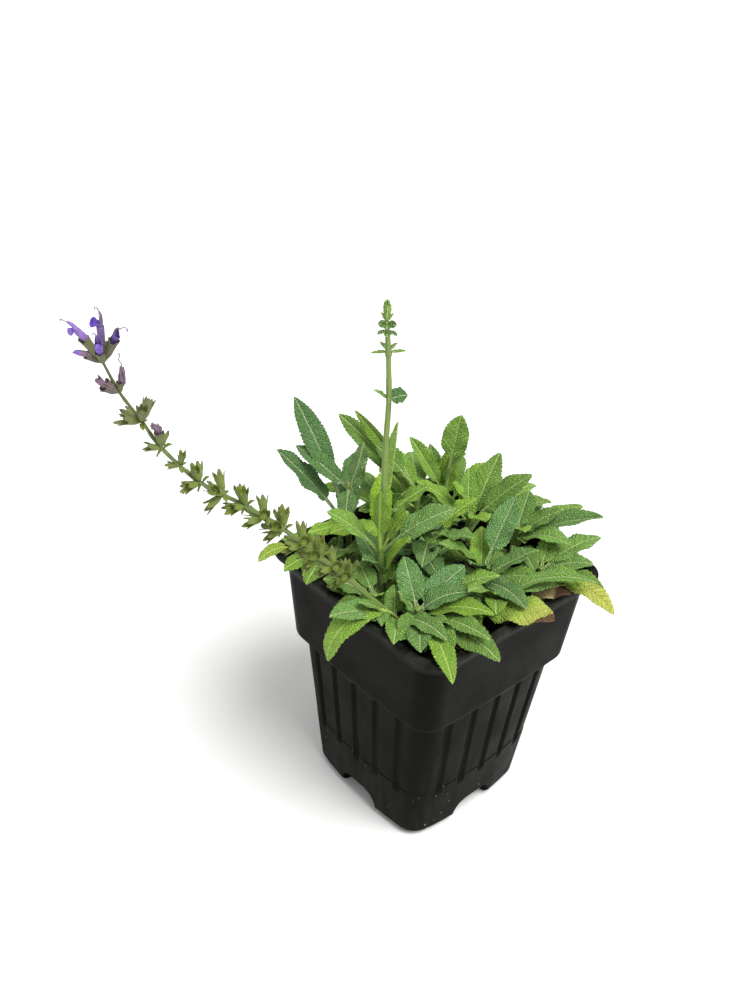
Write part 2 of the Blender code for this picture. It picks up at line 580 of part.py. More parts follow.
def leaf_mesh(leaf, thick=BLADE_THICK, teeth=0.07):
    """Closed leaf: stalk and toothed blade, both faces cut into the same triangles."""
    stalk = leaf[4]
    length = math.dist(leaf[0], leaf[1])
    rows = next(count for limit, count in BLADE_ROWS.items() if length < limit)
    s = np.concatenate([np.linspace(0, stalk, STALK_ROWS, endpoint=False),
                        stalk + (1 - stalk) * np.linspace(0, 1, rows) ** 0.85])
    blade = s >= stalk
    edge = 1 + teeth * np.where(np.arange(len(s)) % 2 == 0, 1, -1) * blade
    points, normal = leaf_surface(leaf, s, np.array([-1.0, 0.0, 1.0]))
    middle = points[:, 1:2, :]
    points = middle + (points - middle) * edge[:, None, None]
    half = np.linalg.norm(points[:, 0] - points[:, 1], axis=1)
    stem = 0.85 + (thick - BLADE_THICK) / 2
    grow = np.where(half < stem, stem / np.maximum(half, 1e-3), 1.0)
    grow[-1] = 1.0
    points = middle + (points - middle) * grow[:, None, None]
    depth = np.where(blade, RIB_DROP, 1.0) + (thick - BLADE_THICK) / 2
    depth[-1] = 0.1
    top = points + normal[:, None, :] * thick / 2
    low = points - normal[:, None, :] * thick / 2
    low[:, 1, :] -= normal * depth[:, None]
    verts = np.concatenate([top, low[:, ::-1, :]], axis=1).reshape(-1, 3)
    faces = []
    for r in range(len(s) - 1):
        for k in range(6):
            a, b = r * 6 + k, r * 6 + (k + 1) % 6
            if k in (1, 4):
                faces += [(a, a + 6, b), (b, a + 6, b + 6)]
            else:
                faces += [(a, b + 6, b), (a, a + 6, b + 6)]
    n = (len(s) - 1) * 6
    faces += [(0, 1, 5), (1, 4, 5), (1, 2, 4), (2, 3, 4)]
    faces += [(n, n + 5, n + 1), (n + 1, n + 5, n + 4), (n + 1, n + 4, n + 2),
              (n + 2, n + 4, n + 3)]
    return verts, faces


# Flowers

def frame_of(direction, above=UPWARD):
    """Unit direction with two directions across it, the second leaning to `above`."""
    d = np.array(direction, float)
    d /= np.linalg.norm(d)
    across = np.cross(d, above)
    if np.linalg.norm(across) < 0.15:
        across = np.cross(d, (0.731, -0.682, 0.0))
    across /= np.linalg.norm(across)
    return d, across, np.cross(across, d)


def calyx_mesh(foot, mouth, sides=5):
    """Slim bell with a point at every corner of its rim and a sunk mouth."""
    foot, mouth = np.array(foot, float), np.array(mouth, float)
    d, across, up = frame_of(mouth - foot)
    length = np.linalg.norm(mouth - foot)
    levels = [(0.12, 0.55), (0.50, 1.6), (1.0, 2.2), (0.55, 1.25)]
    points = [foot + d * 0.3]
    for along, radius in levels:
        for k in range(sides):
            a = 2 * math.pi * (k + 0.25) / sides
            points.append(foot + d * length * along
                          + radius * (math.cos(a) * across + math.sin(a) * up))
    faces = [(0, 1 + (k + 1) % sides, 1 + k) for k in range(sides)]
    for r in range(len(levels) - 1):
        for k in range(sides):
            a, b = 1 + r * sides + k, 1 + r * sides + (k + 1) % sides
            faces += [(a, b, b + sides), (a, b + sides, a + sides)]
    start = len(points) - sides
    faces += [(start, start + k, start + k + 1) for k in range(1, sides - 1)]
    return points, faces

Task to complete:
Copy out the whole listing exactly; please set it all down.

Task output:
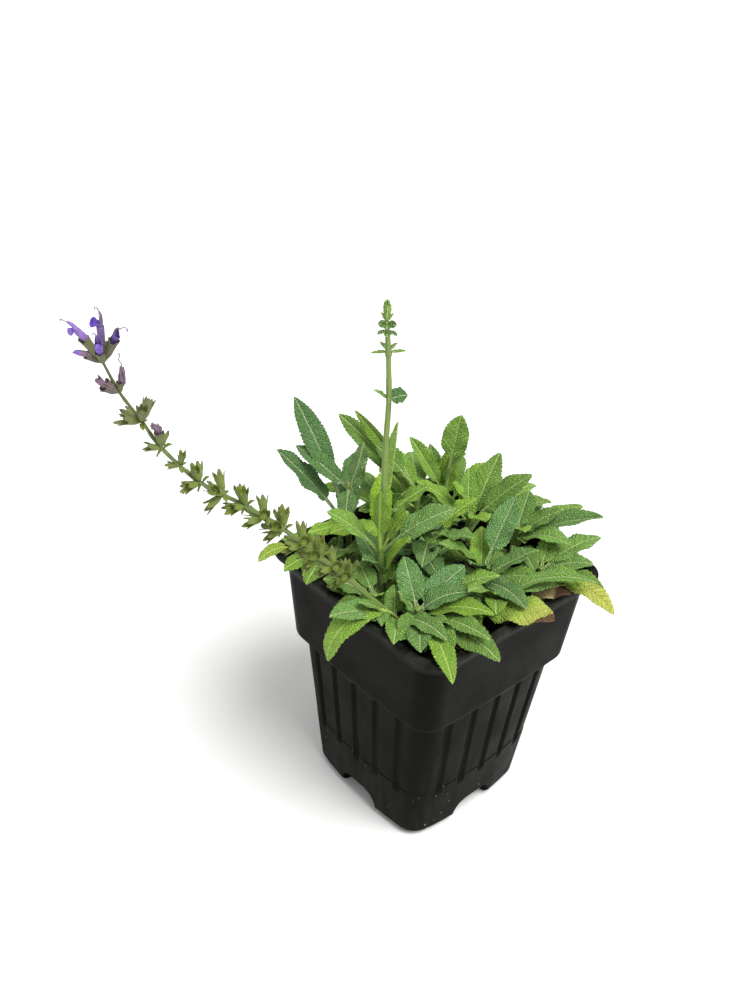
Write part 2 of the Blender code for this picture. It picks up at line 580 of part.py. More parts follow.
def leaf_mesh(leaf, thick=BLADE_THICK, teeth=0.07):
    """Closed leaf: stalk and toothed blade, both faces cut into the same triangles."""
    stalk = leaf[4]
    length = math.dist(leaf[0], leaf[1])
    rows = next(count for limit, count in BLADE_ROWS.items() if length < limit)
    s = np.concatenate([np.linspace(0, stalk, STALK_ROWS, endpoint=False),
                        stalk + (1 - stalk) * np.linspace(0, 1, rows) ** 0.85])
    blade = s >= stalk
    edge = 1 + teeth * np.where(np.arange(len(s)) % 2 == 0, 1, -1) * blade
    points, normal = leaf_surface(leaf, s, np.array([-1.0, 0.0, 1.0]))
    middle = points[:, 1:2, :]
    points = middle + (points - middle) * edge[:, None, None]
    half = np.linalg.norm(points[:, 0] - points[:, 1], axis=1)
    stem = 0.85 + (thick - BLADE_THICK) / 2
    grow = np.where(half < stem, stem / np.maximum(half, 1e-3), 1.0)
    grow[-1] = 1.0
    points = middle + (points - middle) * grow[:, None, None]
    depth = np.where(blade, RIB_DROP, 1.0) + (thick - BLADE_THICK) / 2
    depth[-1] = 0.1
    top = points + normal[:, None, :] * thick / 2
    low = points - normal[:, None, :] * thick / 2
    low[:, 1, :] -= normal * depth[:, None]
    verts = np.concatenate([top, low[:, ::-1, :]], axis=1).reshape(-1, 3)
    faces = []
    for r in range(len(s) - 1):
        for k in range(6):
            a, b = r * 6 + k, r * 6 + (k + 1) % 6
            if k in (1, 4):
                faces += [(a, a + 6, b), (b, a + 6, b + 6)]
            else:
                faces += [(a, b + 6, b), (a, a + 6, b + 6)]
    n = (len(s) - 1) * 6
    faces += [(0, 1, 5), (1, 4, 5), (1, 2, 4), (2, 3, 4)]
    faces += [(n, n + 5, n + 1), (n + 1, n + 5, n + 4), (n + 1, n + 4, n + 2),
              (n + 2, n + 4, n + 3)]
    return verts, faces


# Flowers

def frame_of(direction, above=UPWARD):
    """Unit direction with two directions across it, the second leaning to `above`."""
    d = np.array(direction, float)
    d /= np.linalg.norm(d)
    across = np.cross(d, above)
    if np.linalg.norm(across) < 0.15:
        across = np.cross(d, (0.731, -0.682, 0.0))
    across /= np.linalg.norm(across)
    return d, across, np.cross(across, d)


def calyx_mesh(foot, mouth, sides=5):
    """Slim bell with a point at every corner of its rim and a sunk mouth."""
    foot, mouth = np.array(foot, float), np.array(mouth, float)
    d, across, up = frame_of(mouth - foot)
    length = np.linalg.norm(mouth - foot)
    levels = [(0.12, 0.55), (0.50, 1.6), (1.0, 2.2), (0.55, 1.25)]
    points = [foot + d * 0.3]
    for along, radius in levels:
        for k in range(sides):
            a = 2 * math.pi * (k + 0.25) / sides
            points.append(foot + d * length * along
                          + radius * (math.cos(a) * across + math.sin(a) * up))
    faces = [(0, 1 + (k + 1) % sides, 1 + k) for k in range(sides)]
    for r in range(len(levels) - 1):
        for k in range(sides):
            a, b = 1 + r * sides + k, 1 + r * sides + (k + 1) % sides
            faces += [(a, b, b + sides), (a, b + sides, a + sides)]
    start = len(points) - sides
    faces += [(start, start + k, start + k + 1) for k in range(1, sides - 1)]
    return points, faces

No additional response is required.